AIM OF THE TASK = Repeat the listing in full. Nothing may be added or left out.

DATA EXTRACT =
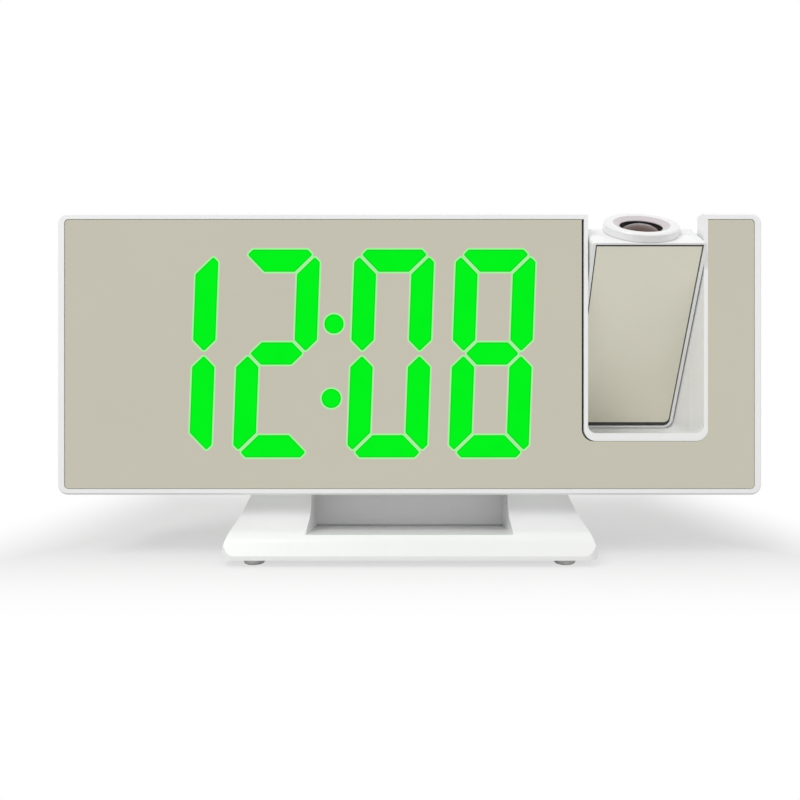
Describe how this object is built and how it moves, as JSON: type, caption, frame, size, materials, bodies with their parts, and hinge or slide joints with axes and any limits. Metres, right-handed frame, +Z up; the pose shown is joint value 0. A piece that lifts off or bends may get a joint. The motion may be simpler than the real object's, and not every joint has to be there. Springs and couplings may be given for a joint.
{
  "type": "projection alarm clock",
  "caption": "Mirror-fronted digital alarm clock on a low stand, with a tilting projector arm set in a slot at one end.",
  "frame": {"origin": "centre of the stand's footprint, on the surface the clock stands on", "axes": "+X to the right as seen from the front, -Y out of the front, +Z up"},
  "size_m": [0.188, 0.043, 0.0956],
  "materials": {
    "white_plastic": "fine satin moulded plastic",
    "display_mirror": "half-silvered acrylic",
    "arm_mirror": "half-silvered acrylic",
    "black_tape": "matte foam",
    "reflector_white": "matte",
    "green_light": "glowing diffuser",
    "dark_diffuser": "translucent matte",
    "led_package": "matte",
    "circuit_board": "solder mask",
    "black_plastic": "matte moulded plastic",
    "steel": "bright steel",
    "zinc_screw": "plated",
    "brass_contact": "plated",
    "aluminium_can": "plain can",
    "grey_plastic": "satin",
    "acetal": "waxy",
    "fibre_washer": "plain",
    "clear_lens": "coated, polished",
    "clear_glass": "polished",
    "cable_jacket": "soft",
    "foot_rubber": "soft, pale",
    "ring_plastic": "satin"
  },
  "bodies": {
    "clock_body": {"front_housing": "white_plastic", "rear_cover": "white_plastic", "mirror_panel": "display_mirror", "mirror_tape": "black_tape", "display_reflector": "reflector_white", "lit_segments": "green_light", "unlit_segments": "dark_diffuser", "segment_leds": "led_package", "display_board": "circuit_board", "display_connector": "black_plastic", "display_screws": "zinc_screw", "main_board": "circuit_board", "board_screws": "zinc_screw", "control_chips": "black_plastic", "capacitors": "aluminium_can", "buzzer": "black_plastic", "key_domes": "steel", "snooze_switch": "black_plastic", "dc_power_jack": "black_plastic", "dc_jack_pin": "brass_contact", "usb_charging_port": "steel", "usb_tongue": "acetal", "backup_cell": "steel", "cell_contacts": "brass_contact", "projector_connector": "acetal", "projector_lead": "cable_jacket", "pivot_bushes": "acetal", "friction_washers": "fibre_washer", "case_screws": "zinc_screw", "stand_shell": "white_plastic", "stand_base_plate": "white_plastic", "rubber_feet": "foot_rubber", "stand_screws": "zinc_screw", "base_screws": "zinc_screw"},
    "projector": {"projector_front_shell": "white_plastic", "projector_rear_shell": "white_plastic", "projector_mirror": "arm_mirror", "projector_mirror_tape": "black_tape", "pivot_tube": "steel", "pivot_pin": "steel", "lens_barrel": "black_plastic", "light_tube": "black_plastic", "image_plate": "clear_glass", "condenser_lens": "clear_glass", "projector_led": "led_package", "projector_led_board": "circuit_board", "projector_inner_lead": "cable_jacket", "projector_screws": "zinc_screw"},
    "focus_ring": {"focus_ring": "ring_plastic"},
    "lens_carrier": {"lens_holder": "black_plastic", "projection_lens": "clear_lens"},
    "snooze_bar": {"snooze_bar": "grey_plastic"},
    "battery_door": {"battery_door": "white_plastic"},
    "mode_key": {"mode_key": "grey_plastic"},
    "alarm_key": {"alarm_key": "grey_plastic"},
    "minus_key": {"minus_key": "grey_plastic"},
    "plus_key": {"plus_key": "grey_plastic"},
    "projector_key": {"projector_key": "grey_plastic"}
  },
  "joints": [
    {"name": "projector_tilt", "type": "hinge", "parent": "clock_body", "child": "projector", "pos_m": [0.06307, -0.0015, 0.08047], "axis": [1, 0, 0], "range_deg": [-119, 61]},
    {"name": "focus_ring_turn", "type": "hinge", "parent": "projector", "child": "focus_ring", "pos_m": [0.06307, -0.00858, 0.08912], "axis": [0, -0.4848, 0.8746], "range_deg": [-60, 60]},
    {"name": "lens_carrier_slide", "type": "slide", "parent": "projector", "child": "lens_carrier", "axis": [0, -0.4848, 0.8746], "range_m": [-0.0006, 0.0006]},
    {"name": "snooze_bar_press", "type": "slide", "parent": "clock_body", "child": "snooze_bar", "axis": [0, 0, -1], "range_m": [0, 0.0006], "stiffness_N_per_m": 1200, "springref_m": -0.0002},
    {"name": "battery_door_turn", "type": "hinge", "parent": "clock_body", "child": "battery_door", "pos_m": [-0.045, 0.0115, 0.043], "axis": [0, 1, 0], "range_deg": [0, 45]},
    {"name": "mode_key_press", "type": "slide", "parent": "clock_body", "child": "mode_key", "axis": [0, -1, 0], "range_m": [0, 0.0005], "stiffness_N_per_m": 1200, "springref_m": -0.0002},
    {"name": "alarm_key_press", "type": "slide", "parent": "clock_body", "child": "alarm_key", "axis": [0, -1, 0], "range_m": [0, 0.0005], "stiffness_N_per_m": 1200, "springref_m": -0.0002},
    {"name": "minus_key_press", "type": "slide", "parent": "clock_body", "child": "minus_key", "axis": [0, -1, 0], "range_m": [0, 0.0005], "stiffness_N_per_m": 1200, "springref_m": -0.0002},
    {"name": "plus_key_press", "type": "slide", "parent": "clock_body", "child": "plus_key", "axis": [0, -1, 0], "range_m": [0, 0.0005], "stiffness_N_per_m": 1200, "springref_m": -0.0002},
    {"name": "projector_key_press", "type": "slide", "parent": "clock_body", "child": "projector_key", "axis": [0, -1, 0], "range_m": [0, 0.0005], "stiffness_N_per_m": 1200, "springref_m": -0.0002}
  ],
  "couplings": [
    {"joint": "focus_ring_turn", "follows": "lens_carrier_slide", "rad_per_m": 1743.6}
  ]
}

TASK RESULT =
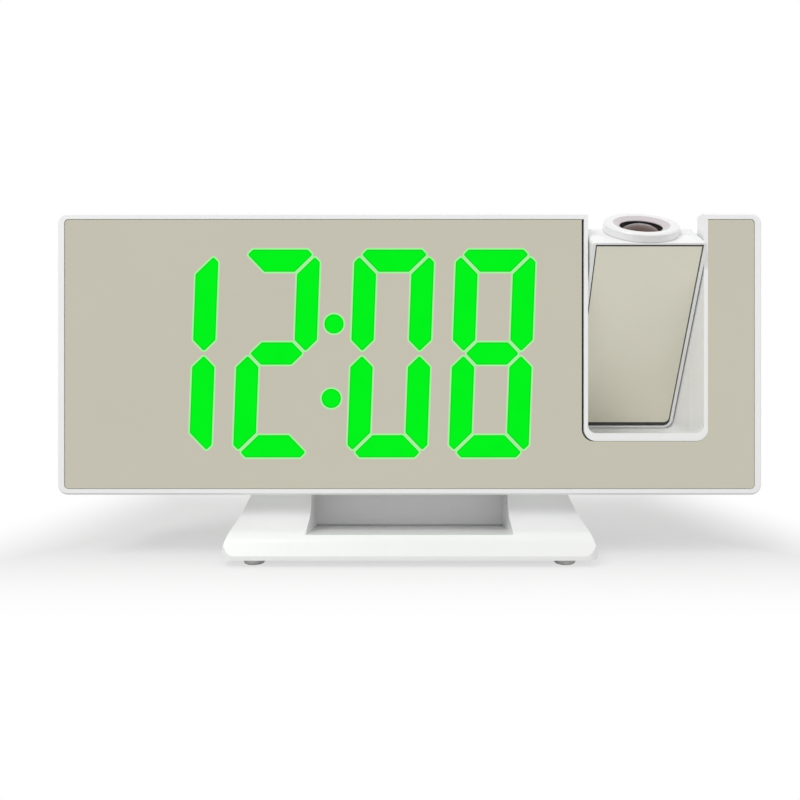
Describe how this object is built and how it moves, as JSON: type, caption, frame, size, materials, bodies with their parts, and hinge or slide joints with axes and any limits. Metres, right-handed frame, +Z up; the pose shown is joint value 0. A piece that lifts off or bends may get a joint. The motion may be simpler than the real object's, and not every joint has to be there. Springs and couplings may be given for a joint.
{
  "type": "projection alarm clock",
  "caption": "Mirror-fronted digital alarm clock on a low stand, with a tilting projector arm set in a slot at one end.",
  "frame": {"origin": "centre of the stand's footprint, on the surface the clock stands on", "axes": "+X to the right as seen from the front, -Y out of the front, +Z up"},
  "size_m": [0.188, 0.043, 0.0956],
  "materials": {
    "white_plastic": "fine satin moulded plastic",
    "display_mirror": "half-silvered acrylic",
    "arm_mirror": "half-silvered acrylic",
    "black_tape": "matte foam",
    "reflector_white": "matte",
    "green_light": "glowing diffuser",
    "dark_diffuser": "translucent matte",
    "led_package": "matte",
    "circuit_board": "solder mask",
    "black_plastic": "matte moulded plastic",
    "steel": "bright steel",
    "zinc_screw": "plated",
    "brass_contact": "plated",
    "aluminium_can": "plain can",
    "grey_plastic": "satin",
    "acetal": "waxy",
    "fibre_washer": "plain",
    "clear_lens": "coated, polished",
    "clear_glass": "polished",
    "cable_jacket": "soft",
    "foot_rubber": "soft, pale",
    "ring_plastic": "satin"
  },
  "bodies": {
    "clock_body": {"front_housing": "white_plastic", "rear_cover": "white_plastic", "mirror_panel": "display_mirror", "mirror_tape": "black_tape", "display_reflector": "reflector_white", "lit_segments": "green_light", "unlit_segments": "dark_diffuser", "segment_leds": "led_package", "display_board": "circuit_board", "display_connector": "black_plastic", "display_screws": "zinc_screw", "main_board": "circuit_board", "board_screws": "zinc_screw", "control_chips": "black_plastic", "capacitors": "aluminium_can", "buzzer": "black_plastic", "key_domes": "steel", "snooze_switch": "black_plastic", "dc_power_jack": "black_plastic", "dc_jack_pin": "brass_contact", "usb_charging_port": "steel", "usb_tongue": "acetal", "backup_cell": "steel", "cell_contacts": "brass_contact", "projector_connector": "acetal", "projector_lead": "cable_jacket", "pivot_bushes": "acetal", "friction_washers": "fibre_washer", "case_screws": "zinc_screw", "stand_shell": "white_plastic", "stand_base_plate": "white_plastic", "rubber_feet": "foot_rubber", "stand_screws": "zinc_screw", "base_screws": "zinc_screw"},
    "projector": {"projector_front_shell": "white_plastic", "projector_rear_shell": "white_plastic", "projector_mirror": "arm_mirror", "projector_mirror_tape": "black_tape", "pivot_tube": "steel", "pivot_pin": "steel", "lens_barrel": "black_plastic", "light_tube": "black_plastic", "image_plate": "clear_glass", "condenser_lens": "clear_glass", "projector_led": "led_package", "projector_led_board": "circuit_board", "projector_inner_lead": "cable_jacket", "projector_screws": "zinc_screw"},
    "focus_ring": {"focus_ring": "ring_plastic"},
    "lens_carrier": {"lens_holder": "black_plastic", "projection_lens": "clear_lens"},
    "snooze_bar": {"snooze_bar": "grey_plastic"},
    "battery_door": {"battery_door": "white_plastic"},
    "mode_key": {"mode_key": "grey_plastic"},
    "alarm_key": {"alarm_key": "grey_plastic"},
    "minus_key": {"minus_key": "grey_plastic"},
    "plus_key": {"plus_key": "grey_plastic"},
    "projector_key": {"projector_key": "grey_plastic"}
  },
  "joints": [
    {"name": "projector_tilt", "type": "hinge", "parent": "clock_body", "child": "projector", "pos_m": [0.06307, -0.0015, 0.08047], "axis": [1, 0, 0], "range_deg": [-119, 61]},
    {"name": "focus_ring_turn", "type": "hinge", "parent": "projector", "child": "focus_ring", "pos_m": [0.06307, -0.00858, 0.08912], "axis": [0, -0.4848, 0.8746], "range_deg": [-60, 60]},
    {"name": "lens_carrier_slide", "type": "slide", "parent": "projector", "child": "lens_carrier", "axis": [0, -0.4848, 0.8746], "range_m": [-0.0006, 0.0006]},
    {"name": "snooze_bar_press", "type": "slide", "parent": "clock_body", "child": "snooze_bar", "axis": [0, 0, -1], "range_m": [0, 0.0006], "stiffness_N_per_m": 1200, "springref_m": -0.0002},
    {"name": "battery_door_turn", "type": "hinge", "parent": "clock_body", "child": "battery_door", "pos_m": [-0.045, 0.0115, 0.043], "axis": [0, 1, 0], "range_deg": [0, 45]},
    {"name": "mode_key_press", "type": "slide", "parent": "clock_body", "child": "mode_key", "axis": [0, -1, 0], "range_m": [0, 0.0005], "stiffness_N_per_m": 1200, "springref_m": -0.0002},
    {"name": "alarm_key_press", "type": "slide", "parent": "clock_body", "child": "alarm_key", "axis": [0, -1, 0], "range_m": [0, 0.0005], "stiffness_N_per_m": 1200, "springref_m": -0.0002},
    {"name": "minus_key_press", "type": "slide", "parent": "clock_body", "child": "minus_key", "axis": [0, -1, 0], "range_m": [0, 0.0005], "stiffness_N_per_m": 1200, "springref_m": -0.0002},
    {"name": "plus_key_press", "type": "slide", "parent": "clock_body", "child": "plus_key", "axis": [0, -1, 0], "range_m": [0, 0.0005], "stiffness_N_per_m": 1200, "springref_m": -0.0002},
    {"name": "projector_key_press", "type": "slide", "parent": "clock_body", "child": "projector_key", "axis": [0, -1, 0], "range_m": [0, 0.0005], "stiffness_N_per_m": 1200, "springref_m": -0.0002}
  ],
  "couplings": [
    {"joint": "focus_ring_turn", "follows": "lens_carrier_slide", "rad_per_m": 1743.6}
  ]
}